Occupational deaths and injuries continued their downward trend in 2012, according to the most recent data from the Bureau of Labor Statistics.

Preliminary figures showed 4,383 fatal work injuries occurred in 2012, with 3.2 injury deaths per 100,000 full-time equivalent workers. This is a drop from the 2011 finalized figures of 4,693 and a rate of 3.5.

This is the second lowest preliminary total since the BLS Census of Fatal Occupational Injuries began in 1992. Typically, the preliminary figure is revised upward between 2 and 5 percent.

Nonfatal injury and illness rates hit an all-time low in 2012, with BLS data reporting a rate of 3.4 injuries or illnesses per 100 full-time workers. With the exception of 2010 to 2011, nonfatal occupational injuries and illnesses have been declining every year for a decade.

The rate of nonfatal injuries and illnesses requiring days away from work also decreased in 2012 – 112 per 10,000 ?full-time private, state and local government workers, down from 117 in 2011.
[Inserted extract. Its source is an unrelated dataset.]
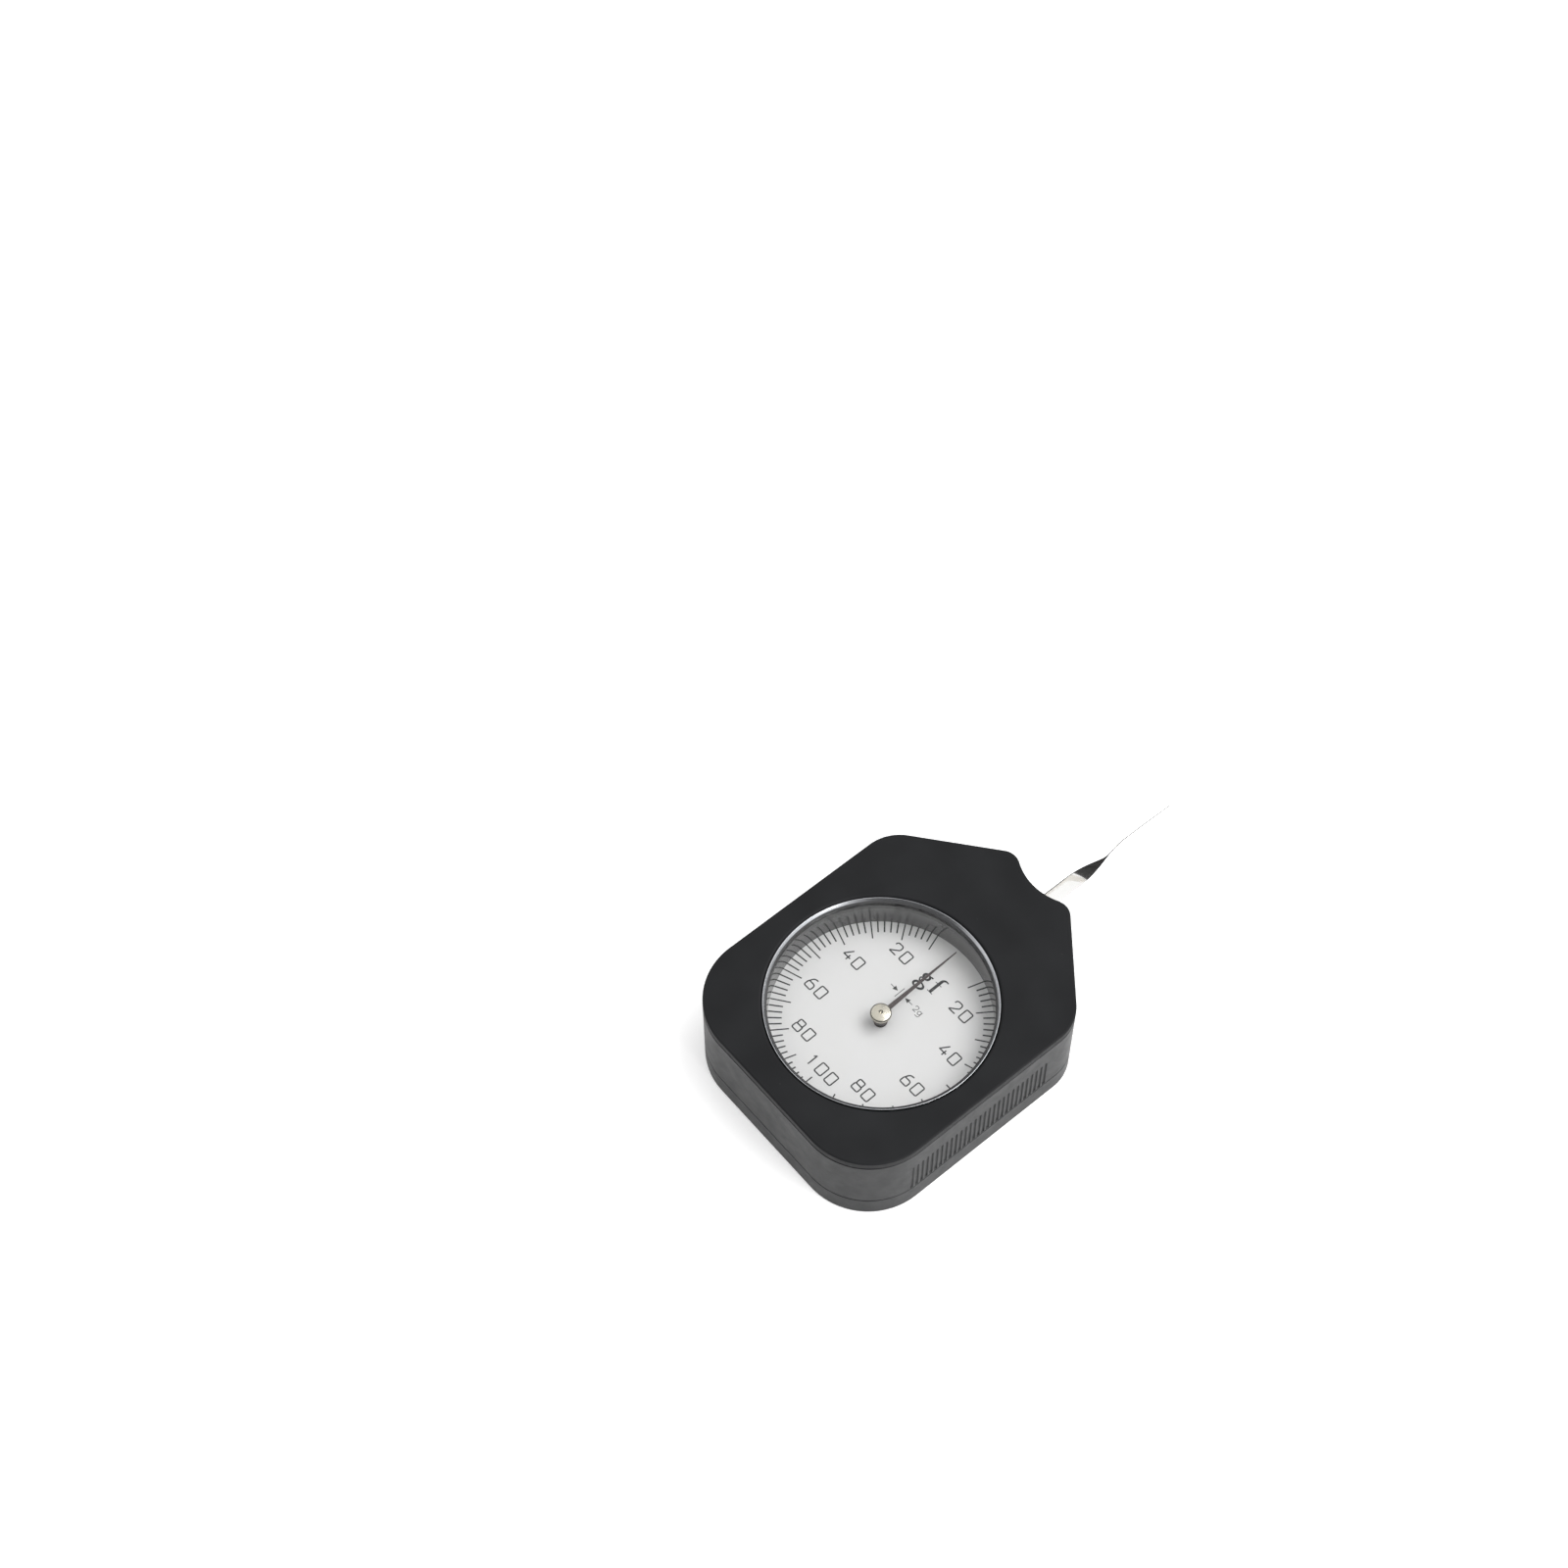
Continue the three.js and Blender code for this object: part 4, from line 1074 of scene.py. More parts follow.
@dataclass
class MidCase(Shell):
    """The wall of the case with its grip panels, screw columns, lugs and the feeler's slot."""

    # Flank and end of a groove: shares of the groove's round beyond its edge, and of its depth
    FLANK_SHARES = (
        (1.0, 0.0), (0.45, 0.03), (0.1, 0.16), (-0.1, 0.5), (-0.35, 0.86), (-0.8, 0.98), (-1.3, 1.0),
    )
    END_SHARES = ((-0.4, 0.0), (0.0, 0.0), (0.35, 0.05), (0.8, 0.5), (1.2, 0.9), (2.0, 1.0))

    rib_pitch: float = 1.084 * MM
    groove_width: float = 0.6 * MM
    groove_depth: float = 0.25 * MM
    grip_length: float = 31.4 * MM
    grip_middle: float = 0.8 * MM
    grip_height: float = 8.15 * MM
    grip_foot: float = 0.15 * MM
    groove_round: float = 0.18 * MM
    seam_height: float = 0.2 * MM
    seam_depth: float = 0.25 * MM
    lip_depth: float = 2.0 * MM
    slot_height: float = 4.0 * MM
    slot_gap: float = 0.3 * MM
    slot_corner: float = 0.5 * MM
    swing: float = math.radians(15)
    twist_excess: float = 0.08 * MM
    lug_radius: float = 2.2 * MM
    lug_offset: float = 3.0 * MM
    lug_height: float = 3.2 * MM
    lug_share: float = 0.4
    thread_radius: float = 0.9 * MM
    thread_roof: float = 0.5 * MM

    def groove_middles(self) -> list[float]:
        """Heights of the grooves' middles along the side."""
        count = round(self.grip_length / self.rib_pitch)
        return [self.grip_middle + (i - (count - 1) / 2) * self.rib_pitch for i in range(count)]

    def groove_profile(self) -> list[Point]:
        """One groove as (offset from its middle, share of its depth), rounded at lip and floor.

        Returns:
            The points, in rising order of the offset.
        """
        half = self.groove_width / 2
        flank = [(half + self.groove_round * beyond, share) for beyond, share in self.FLANK_SHARES]
        return [(-x, share) for x, share in flank] + [(x, share) for x, share in reversed(flank)]

    def grip_rows(self, bottom: float) -> list[Point]:
        """Heights up the wall with the share of the grooves' depth at each.

        Args:
            bottom: Height of the wall's foot.

        Returns:
            Pairs of height and share, in rising order.
        """
        low = bottom + self.grip_foot
        high = low + self.grip_height
        ends = [(self.groove_round * inward, share) for inward, share in self.END_SHARES]
        return [
            *[(low + inward, share) for inward, share in ends],
            *[(high - inward, share) for inward, share in reversed(ends)],
        ]

    def build(self) -> bpy.types.Object:
        """Build the wall between its heights in the frame.

        Returns:
            The wall.
        """
        low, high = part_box("mid_case")
        bottom, top = low.z, high.z
        shares = [
            (middle + offset, share)
            for middle in self.groove_middles() for offset, share in self.groove_profile()
        ]
        self.stations = self.outline.stations([height for height, _ in shares])
        depth_at = {round(height, HEIGHT_DIGITS): share for height, share in shares}
        wall_top = top - self.seam_height
        rings = [
            self.ring(self.wall, bottom), self.ring(self.edge_break, bottom),
            self.ring(0, bottom + self.edge_break),
            *[self.grooved(height, share, depth_at) for height, share in self.grip_rows(bottom)],
            self.ring(0, wall_top - self.edge_break), self.ring(self.edge_break, wall_top),
            self.ring(self.seam_depth, wall_top), self.ring(self.seam_depth, top),
            self.ring(self.wall, top),
        ]
        draft = Draft()
        draft.skin(rings, cyclic=True)
        wall = draft.piece("mid_case_shell")
        foot = top - self.lip_depth
        work_in(wall, self.pegs(self.columns(), self.column_radius, bottom, foot), Join.ADD)
        work_in(wall, self.lugs(bottom), Join.ADD)
        work_in(wall, self.openings(bottom - self.overrun, foot + self.overrun), Join.CUT)
        return wall

    def grooved(self, height: float, row_share: float, depth_at: dict[float, float]) -> Ring:
        """The outline at a height, with the grooves cut into its sides.

        Args:
            height: Height of the ring.
            row_share: Share of the grooves' depth at this height.
            depth_at: Share of the grooves' depth by height along the side.

        Returns:
            The ring.
        """
        ring = self.ring(0, height)
        for point in ring:
            share = depth_at.get(round(point.y, HEIGHT_DIGITS), 0.0) * row_share
            floor = self.outline.half_width - self.groove_depth * share
            if share > 0 and abs(point.x) > floor:
                point.x = math.copysign(floor, point.x)
        return ring

    def lug_places(self) -> list[tuple[float, float, float]]:
        """Place and direction of the three lugs that hold the movement.

        Returns:
            Place and direction towards the wall, for each lug.
        """
        outline = self.outline
        turn = outline.slope_turn
        out = Vector((math.cos(turn), math.sin(turn)))
        start = Vector(outline.shoulder_centre) + out * outline.shoulder_radius
        finish = Vector(outline.neck_centre) + out * outline.neck_radius
        spot = start.lerp(finish, self.lug_share) - out * (self.wall + self.lug_offset)
        low = self.wall + self.lug_offset - outline.bottom_reach
        return [(spot.x, spot.y, turn), (-spot.x, spot.y, math.pi - turn), (0.0, low, -math.pi / 2)]

    def lugs(self, bottom: float) -> Draft:
        """The lugs, each with a round end towards the middle of the case.

        Args:
            bottom: Height of their lower faces.

        Returns:
            The draft that holds them.
        """
        draft = Draft()
        root = self.lug_offset + self.wall / 2
        for x, y, facing in self.lug_places():
            angles = [math.pi / 2 + math.pi * i / SCREW_SIDES for i in range(SCREW_SIDES + 1)]
            outline = [(self.lug_radius * math.cos(a), self.lug_radius * math.sin(a)) for a in angles]
            outline += [(root, -self.lug_radius), (root, self.lug_radius)]
            spin = Matrix.Rotation(facing, 2)
            seated = [tuple(spin @ Vector(point) + Vector((x, y))) for point in outline]
            draft.slab(seated, bottom, bottom + self.lug_height)
        return draft

    def openings(self, bottom: float, top: float) -> Draft:
        """The columns' bores, the lugs' threaded holes and the feeler's slot.

        Args:
            bottom: Height at which the bores start.
            top: Height at which they end.

        Returns:
            The draft that holds the tools.
        """
        draft = self.pegs(self.columns(), self.bore_radius, bottom, top)
        thread_top = bottom + self.overrun + self.lug_height - self.thread_roof
        for x, y, _ in self.lug_places():
            draft.plug(self.thread_radius, (bottom, thread_top), (x, y))
        strip_low, strip_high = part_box("feeler")
        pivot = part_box("feeler_arbor")
        pivot_y = (pivot[0].y + pivot[1].y) / 2
        middle = (strip_low.z + strip_high.z) / 2
        half_strip = (strip_high.z - strip_low.z - self.twist_excess) / 2
        reach = (self.outline.notch_floor + self.wall - pivot_y) * math.tan(self.swing)
        half = reach + half_strip / math.cos(self.swing) + self.slot_gap
        rise = self.slot_height / 2
        section = rounded_path([
            (-half, middle - rise, self.slot_corner), (half, middle - rise, self.slot_corner),
            (half, middle + rise, self.slot_corner), (-half, middle + rise, self.slot_corner),
        ], closed=True)
        ends = (self.outline.notch_floor - self.wall - self.overrun, self.outline.notch_centre)
        draft.skin([[Vector((x, y, z)) for x, z in section] for y in ends], flat_ends=True)
        return draft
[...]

Some stakeholders have attributed the downward trend of fatal and nonfatal workplace injuries to OSHA’s impact. According to John Newquist, an Illinois-based consultant and former OSHA assistant regional administrator, on-the-job deaths were on the rise before OSHA was instituted.

“I don’t think that trend would have stopped going up if there wasn’t an OSHA,” he said.

Other stakeholders are less inclined to give OSHA so much credit for the decrease in occupational fatalities, injuries and illnesses. Although the agency has played a role, so have employers, according to Amanda Wood, director of labor and employment policy at the National Association of Manufacturers.

“I think those numbers show business’s commitment to a safe workplace,” Wood said.